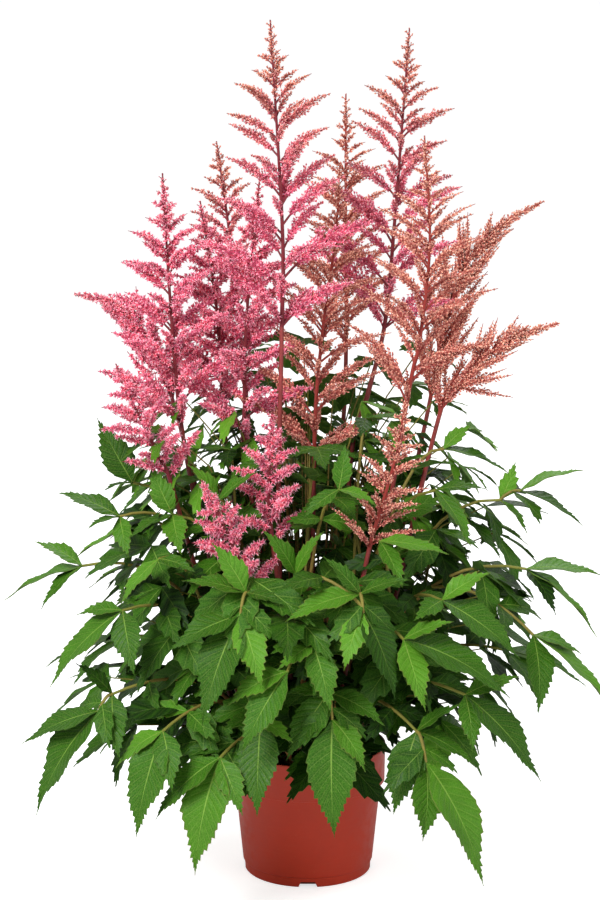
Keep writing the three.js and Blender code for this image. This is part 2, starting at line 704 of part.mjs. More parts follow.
/**
 * Toothed blades that spread from one hub as one solid. Each is thickest along its arched midrib and
 * sharp at its edge, and the edges of neighbours meet in a notch beside the hub.
 */
function bladeStar(hub, tips, grow) {
  const normals = tips.map((tip) => bladeNormal(hub, tip));
  const axis = normals.reduce((sum, normal) => sum.add(normal), new THREE.Vector3()).normalize();
  const east = tips[0].clone().sub(hub).cross(axis).normalize();
  const north = axis.clone().cross(east);
  const blades = tips.map((tip, i) => {
    const span = tip.clone().sub(hub);
    const azimuth = Math.atan2(span.dot(north), span.dot(east));
    return { tip, span, normal: normals[i], azimuth };
  });
  blades.sort((a, b) => a.azimuth - b.azimuth);

  const points = [];
  const addPoint = (point, share) => points.push(point) && { index: points.length - 1, share };
  const onHub = (height) => addPoint(hub.clone().addScaledVector(axis, height), 0);
  const [hubTop, hubBottom] = [onHub(LEAFLET.hub + grow), onHub(-LEAFLET.hub - grow)];
  const lone = blades.length === 1;
  const notchAt = (azimuth) => {
    const out = east.clone().multiplyScalar(Math.cos(azimuth)).addScaledVector(north, Math.sin(azimuth));
    return addPoint(hub.clone().addScaledVector(out, LEAFLET.hubRadius + grow), 0);
  };
  const notches = blades.map((blade, i) => {
    const next = blades[i + 1]?.azimuth ?? blades[0].azimuth + 2 * Math.PI;
    return notchAt(lone ? blade.azimuth + Math.PI / 2 : (blade.azimuth + next) / 2);
  });
  if (lone) notches.push(notchAt(blades[0].azimuth - Math.PI / 2));

  const triangles = [];
  if (lone) {
    const [left, right] = notches.map((notch) => notch.index);
    triangles.push(hubTop.index, left, right, hubBottom.index, right, left);
  }
  blades.forEach(({ tip, span, normal }, i) => {
    const length = span.length();
    const along = span.normalize();
    const side = normal.clone().cross(along);
    const add = (share, offside, lift) => {
      const crown = LEAFLET.arch * length * 4 * share * (1 - share);
      const point = hub.clone().addScaledVector(along, length * share).addScaledVector(side, offside);
      return addPoint(point.addScaledVector(normal, crown + lift), share);
    };
    const half = (length * LEAFLET.widthShare) / 2;
    const wanted = Math.round(length / LEAFLET.toothPitch);
    const teeth = THREE.MathUtils.clamp(wanted, LEAFLET.fewestTeeth, LEAFLET.mostTeeth);
    const pitch = (1 - LEAFLET.firstTooth) / teeth;
    const edges = [1, -1].map((hand) => {
      const edge = [];
      for (let k = 0; k < teeth; k++) {
        const at = LEAFLET.firstTooth + pitch * (k + LEAFLET.toothAt);
        const tooth = half * bladeProfile(at) * LEAFLET.tooth;
        edge.push(add(at, hand * (tooth + grow), LEAFLET.fold * tooth + LEAFLET.wave));
        if (k + 1 === teeth) break;
        const next = LEAFLET.firstTooth + pitch * (k + LEAFLET.notchAt);
        const notch = half * bladeProfile(next) * LEAFLET.notch;
        edge.push(add(next, hand * (notch + grow), LEAFLET.fold * notch - LEAFLET.wave * LEAFLET.notchWave));
      }
      return edge;
    });
    const places = length < LEAFLET.smallLength ? LEAFLET.smallRibs : LEAFLET.ribs;
    const ribs = [1, -1].map((face) => places.map((rib) => add(rib.at, 0, face * (rib.half + grow))));
    const apex = addPoint(tip.clone(), 1);
    const left = [notches[i], ...edges[0], apex];
    const right = [notches[lone ? 1 : (i + blades.length - 1) % blades.length], ...edges[1], apex];
    const top = [hubTop, ...ribs[0], apex];
    const bottom = [hubBottom, ...ribs[1], apex];
    triangles.push(
      ...bladeStrip(top, left, false),
      ...bladeStrip(top, right, true),
      ...bladeStrip(bottom, left, true),
      ...bladeStrip(bottom, right, false)
    );
  });
  return toSolid(indexedGeometry(points, triangles));
}

const BEND_STEP = 0.12; // tangent of the angle that a leaflet is bent by at a time
const LEAFLET_BENDS = [];
for (const share of [1, 0.85, 0.7]) {
  for (const [up, across] of [
    [0, 0], [1, 0], [-1, 0], [2, 0], [-2, 0], [1, 1], [1, -1], [-1, 1], [-1, -1], [3, 0], [-3, 0],
    [0, 1.5], [0, -1.5], [2, 1.5], [2, -1.5], [-2, 1.5], [-2, -1.5], [4, 0], [-4, 0], [3, 2], [3, -2],
    [-3, 2], [-3, -2],
  ]) LEAFLET_BENDS.push({ up: up * BEND_STEP, across: across * BEND_STEP, share });
}

/** A leaflet's tip once it is bent off its first direction. */
function bentTip(base, tip, bend) {
  const span = tip.clone().sub(base);
  const length = span.length();
  const along = span.normalize();
  const normal = bladeNormal(base, tip);
  const side = normal.clone().cross(along);
  const turned = along.addScaledVector(normal, bend.up).addScaledVector(side, bend.across).normalize();
  return base.clone().addScaledVector(turned, length * bend.share);
}

/** The curve of a division's stalk: it climbs from its start, or leaves it level, and arches to the hub. */
function stalkCurve({ start, hub, isFirst, climbs }, bow) {
  const outward = new THREE.Vector3(hub.x - start.x, hub.y - start.y, 0);
  const run = outward.length();
  const side = outward.clone().cross(UP).normalize();
  const knee = start.clone().addScaledVector(outward, climbs ? STALK.kneeOut : 0.5);
  if (climbs) knee.setZ(start.z + STALK.kneeClimb * (hub.z - start.z) + STALK.kneeLift * run);
  else knee.setZ(Math.max(start.z, hub.z) + STALK.forkLift * run);
  knee.addScaledVector(side, bow.aside).setZ(knee.z + bow.up);
  const stretch = { steps: isFirst ? STALK.steps : STALK.forkSteps };
  return { curve: new THREE.QuadraticBezierCurve3(start, knee, hub), side, stretch };
}

function stalkTube({ curve, side, stretch }, isFirst, grow) {
  return tube(curve, {
    ...stretch, sides: STALK.sides, side,
    startRadius: (isFirst ? STALK.footRadius : STALK.hubRadius) + grow, endRadius: STALK.hubRadius + grow,
  });
}

const STALK_BOWS = [];
for (const aside of [0, 8, -8, 16, -16, 26, -26, 38, -38]) {
  for (const up of [0, 14, -14, 30]) STALK_BOWS.push({ aside, up });
}

const FOOT_TURNS = [0, 0.12, -0.12, 0.24, -0.24, 0.38, -0.38, 0.52, -0.52]; // radians

/** The spot in the soil for a leaf's foot: towards its first hub, and apart from the other feet. */
function leafFoot(hub, feet) {
  const azimuth = Math.atan2(hub.y, hub.x);
  for (let radius = STALK.feetRadius; ; radius -= STALK.feetStep) {
    for (const turn of FOOT_TURNS) {
      const x = radius * Math.cos(azimuth + turn);
      const y = radius * Math.sin(azimuth + turn);
      if (feet.every((foot) => Math.hypot(foot.x - x, foot.y - y) >= STALK.feetApart)) {
        return new THREE.Vector3(x, y, FOOT_LEVEL);
      }
    }
  }
}

/** A division whose three leaflets are fanned round one direction. */
function fannedDivision(azimuth, radius, height, { length, sideShare, sideAngle, droop }) {
  const hub = [radius * Math.cos(azimuth), radius * Math.sin(azimuth), height];
  const tips = [-1, 0, 1].map((hand) => {
    const reach = length * (hand === 0 ? 1 : sideShare);
    const heading = azimuth + hand * THREE.MathUtils.degToRad(sideAngle);
    const flat = reach * Math.sqrt(1 - droop * droop);
    return [hub[0] + flat * Math.cos(heading), hub[1] + flat * Math.sin(heading), hub[2] - reach * droop];
  });
  return { hub, tips };
}

/** The leaves behind the plant, in the same form as those in front. */
function backLeaves() {
  return Array.from({ length: BACK.count }, (_, i) => {
    const lift = i % 2 === 0 ? 0 : BACK.stagger;
    const centre = BACK.firstAzimuth + ((BACK.lastAzimuth - BACK.firstAzimuth) * i) / (BACK.count - 1);
    const [low, high] = [BACK.low, BACK.high].map((tier) =>
      fannedDivision(THREE.MathUtils.degToRad(centre + tier.turn), tier.radius, tier.height + lift, BACK.fan)
    );
    return [low, { ...high, from: BACK.fork }];
  });
}

/** A leaf's divisions, with its inner one where the leaf climbs high enough. It forks off the first. */
function withInner(divisions) {
  const [x, y, z] = divisions.map(({ hub }) => hub).sort((a, b) => b[2] - a[2])[0];
  if (z < INNER.leastHeight) return divisions;
  const radius = INNER.out * Math.hypot(x, y);
  const azimuth = Math.atan2(y, x) + THREE.MathUtils.degToRad(INNER.turn);
  const inner = fannedDivision(azimuth, radius, z + INNER.climb, INNER.fan);
  return [...divisions, { ...inner, from: INNER.from, on: 0 }];
}

// ---------------------------------------------------------------- the plant, piece by piece

const plant = new THREE.Group();

function addNode(name, solid, colour, roughness) {
  const material = new THREE.MeshStandardMaterial({ color: colour, roughness, metalness: 0 });
  const mesh = new THREE.Mesh(toGeometry(solid), material);
  mesh.name = name;
  plant.add(mesh);
}

const holes = [];
const feet = [];

const pot = keep(buildPot(), "pot");

const flowers = FLOWERS.map((layout) => {
  const curve = stemLine(layout);
  const flower = { ...layout, curve, length: curve.getLength() };
  feet.push(curve.getPointAt(0));
  holes.push(bareStem(flower, CLEARANCE).translate([0, 0, -CLEARANCE]));
  keep(bareStem(flower, 0), flower.name);
  keep(plumeCore(flower, 0), flower.name);
  return flower;
});

const leaves = [...FRONT_LEAVES, ...backLeaves()].map((divisions, number) => {
  const name = `leaf_${String(number + 1).padStart(2, "0")}`;
  const foot = leafFoot(vec(divisions[0].hub), feet);
  feet.push(foot);
  return { name, foot, divisions: withInner(divisions), curves: [], parts: [] };
});

/** Adds the stalk of one of a leaf's divisions. */
function growStalk({ name, foot, divisions, curves, parts }, order) {
  const division = divisions[order];
  const isFirst = order === 0;
  const parent = curves[division.on ?? order - 1];
  const place = {
    start: isFirst ? foot : onChords(parent.curve, parent.stretch, division.from),
    hub: vec(division.hub),
    isFirst,
    climbs: isFirst || division.on !== undefined,
  };
  const family = new Set(divisions.map((_, other) => `${name} stalk ${other}`));
  const build = (bow, grow) => stalkTube(stalkCurve(place, bow), isFirst, grow);
  const stalk = stalkCurve(place, placeClear(STALK_BOWS, build, `${name} stalk ${order}`, family));
  if (isFirst) holes.push(stalkTube(stalk, true, CLEARANCE).translate([0, 0, -CLEARANCE]));
  parts.push(stalkTube(stalk, isFirst, 0));
  curves.push(stalk);
}

/** Adds the leaflets of one of a leaf's divisions. They may touch its own stalk and one that goes on from it. */
function growBlades({ name, divisions, parts }, order) {
  const division = divisions[order];
  const owner = `${name} blades ${order}`;
  const family = new Set([`${name} stalk ${order}`, owner]);
  if (divisions[order + 1]?.from === 1) family.add(`${name} stalk ${order + 1}`);
  if (division.from === 1) family.add(`${name} stalk ${order - 1}`).add(`${name} blades ${order - 1}`);
  const hub = vec(division.hub);
  const sisters = [];
  const tips = division.tips.map(vec).map((tip) => {
    const whole = (bend, grow) => bladeStar(hub, [bentTip(hub, tip, bend)], grow);
    const beyondRoot = (bend, grow) => {
      const end = bentTip(hub, tip, bend);
      return bladeStar(hub.clone().lerp(end, LEAFLET.neck), [end], grow);
    };
    const bend = placeClear(LEAFLET_BENDS, whole, owner, family, sisters, beyondRoot);
    sisters.push(beyondRoot(bend, 0));
    return bentTip(hub, tip, bend);
  });
  parts.push(bladeStar(hub, tips, 0));
}

for (const isInner of [false, true]) {
  for (const grow of [growStalk, growBlades]) {
    for (const leaf of leaves) {
      leaf.divisions.forEach((division, order) => {
        if ((division.on !== undefined) === isInner) grow(leaf, order);
      });
    }
  }
}

flowers.forEach((flower, number) => {
  const draws = seededDraws(number + 1);
  const family = new Set([flower.name]);
  const parts = [plumeCore(flower, 0)];
  branchRoots(flower).forEach((below, index) => {
    const build = sideBranch(flower, below, index, draws());
    const bend = placeClear(BRANCH_BENDS, build, flower.name, family);
    parts.push(build(bend, 0));
  });
  flower.parts = parts;
});

addNode("pot", pot, COLOURS.pot, 0.5);
addNode("soil", buildSoil(holes), COLOURS.soil, 0.95);
for (const flower of flowers) {
  addNode(`stem_${flower.name}`, bareStem(flower, 0), COLOURS.stem, 0.55);
  addNode(`plume_${flower.name}`, fuse(flower.name, flower.parts), COLOURS[flower.tint], 0.8);
}
for (const leaf of leaves) addNode(leaf.name, fuse(leaf.name, leaf.parts), COLOURS.leaf, 0.6);

if (notes.length) console.warn(notes.join("\n"));

export default plant;
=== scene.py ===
"""Looks of a flowering astilbe in its nursery pot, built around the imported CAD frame.

Lengths are millimetres until a mesh is written, which turns them into the frame's metres. The plant's
layout repeats the driving dimensions of the CAD source, and each bend that the CAD gave to a stalk, a
leaflet or a side branch is found again by looking for its end among the vertices of its CAD node.
"""

import json
import logging
import math
from dataclasses import dataclass, field, replace
from enum import Enum
from typing import Callable, Iterable, Sequence

import bmesh
import bpy
import numpy as np
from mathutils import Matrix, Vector
from mathutils.kdtree import KDTree

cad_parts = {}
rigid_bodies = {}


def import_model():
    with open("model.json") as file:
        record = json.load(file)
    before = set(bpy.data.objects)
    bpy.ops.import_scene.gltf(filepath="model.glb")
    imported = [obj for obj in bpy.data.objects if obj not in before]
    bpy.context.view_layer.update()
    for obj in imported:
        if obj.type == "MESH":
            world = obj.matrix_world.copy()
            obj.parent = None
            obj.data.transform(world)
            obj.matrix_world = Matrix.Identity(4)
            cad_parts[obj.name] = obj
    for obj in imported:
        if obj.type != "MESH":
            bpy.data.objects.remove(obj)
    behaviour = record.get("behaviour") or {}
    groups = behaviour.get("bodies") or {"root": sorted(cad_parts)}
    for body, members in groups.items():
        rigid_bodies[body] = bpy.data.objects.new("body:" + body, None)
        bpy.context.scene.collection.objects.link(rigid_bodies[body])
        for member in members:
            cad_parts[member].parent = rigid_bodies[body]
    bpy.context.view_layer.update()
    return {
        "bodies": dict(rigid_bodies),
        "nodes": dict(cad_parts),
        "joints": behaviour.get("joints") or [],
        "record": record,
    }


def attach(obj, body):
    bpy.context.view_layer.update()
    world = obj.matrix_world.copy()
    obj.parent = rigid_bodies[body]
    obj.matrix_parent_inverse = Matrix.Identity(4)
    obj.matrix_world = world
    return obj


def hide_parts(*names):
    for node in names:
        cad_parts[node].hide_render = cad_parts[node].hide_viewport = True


log = logging.getLogger("astilbe")

Array = np.ndarray
Rng = np.random.Generator
Object = bpy.types.Object
Point = tuple[float, ...]
Range = tuple[float, float]
Row = tuple[float, ...]

MM = 0.001
UP = np.array([0.0, 0.0, 1.0])
BODY = "root"
GOLDEN_TURN = math.radians(137.5)
FULL_TURN = 2 * math.pi
STRAIGHT = 0.9
SHARP_ANGLE = 50


# ---- layout of the plant


class Tint(Enum):
    """Colour family of a plume's florets. The value ends the name of its material slot."""

    PINK = "pink"
    ROSE = "rose"
    SALMON = "salmon"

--

*Written request*. Copy out only the lines running from the beginning of the data to the line with "blades.sort((a, b) =>", both ends included.

*Correct result*.
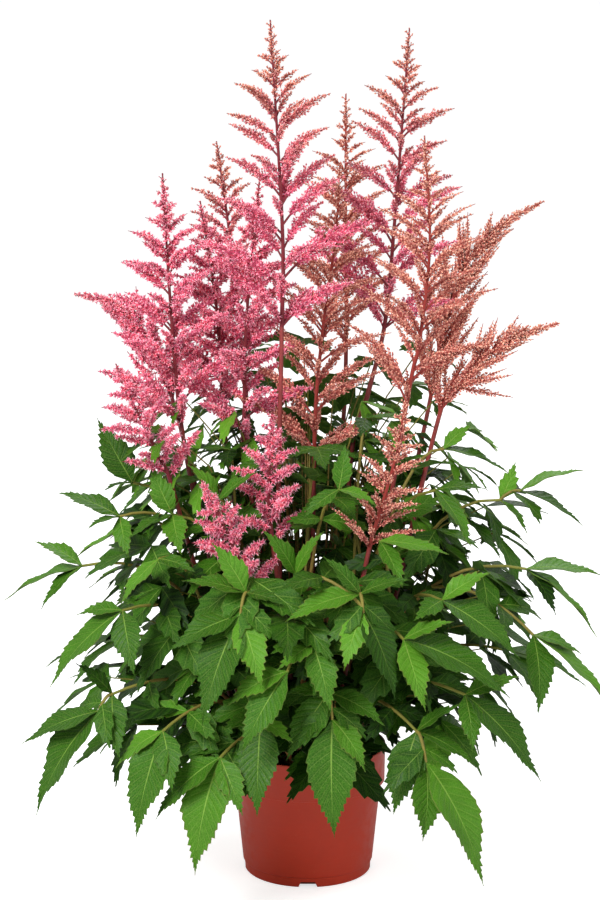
Keep writing the three.js and Blender code for this image. This is part 2, starting at line 704 of part.mjs. More parts follow.
/**
 * Toothed blades that spread from one hub as one solid. Each is thickest along its arched midrib and
 * sharp at its edge, and the edges of neighbours meet in a notch beside the hub.
 */
function bladeStar(hub, tips, grow) {
  const normals = tips.map((tip) => bladeNormal(hub, tip));
  const axis = normals.reduce((sum, normal) => sum.add(normal), new THREE.Vector3()).normalize();
  const east = tips[0].clone().sub(hub).cross(axis).normalize();
  const north = axis.clone().cross(east);
  const blades = tips.map((tip, i) => {
    const span = tip.clone().sub(hub);
    const azimuth = Math.atan2(span.dot(north), span.dot(east));
    return { tip, span, normal: normals[i], azimuth };
  });
  blades.sort((a, b) => a.azimuth - b.azimuth);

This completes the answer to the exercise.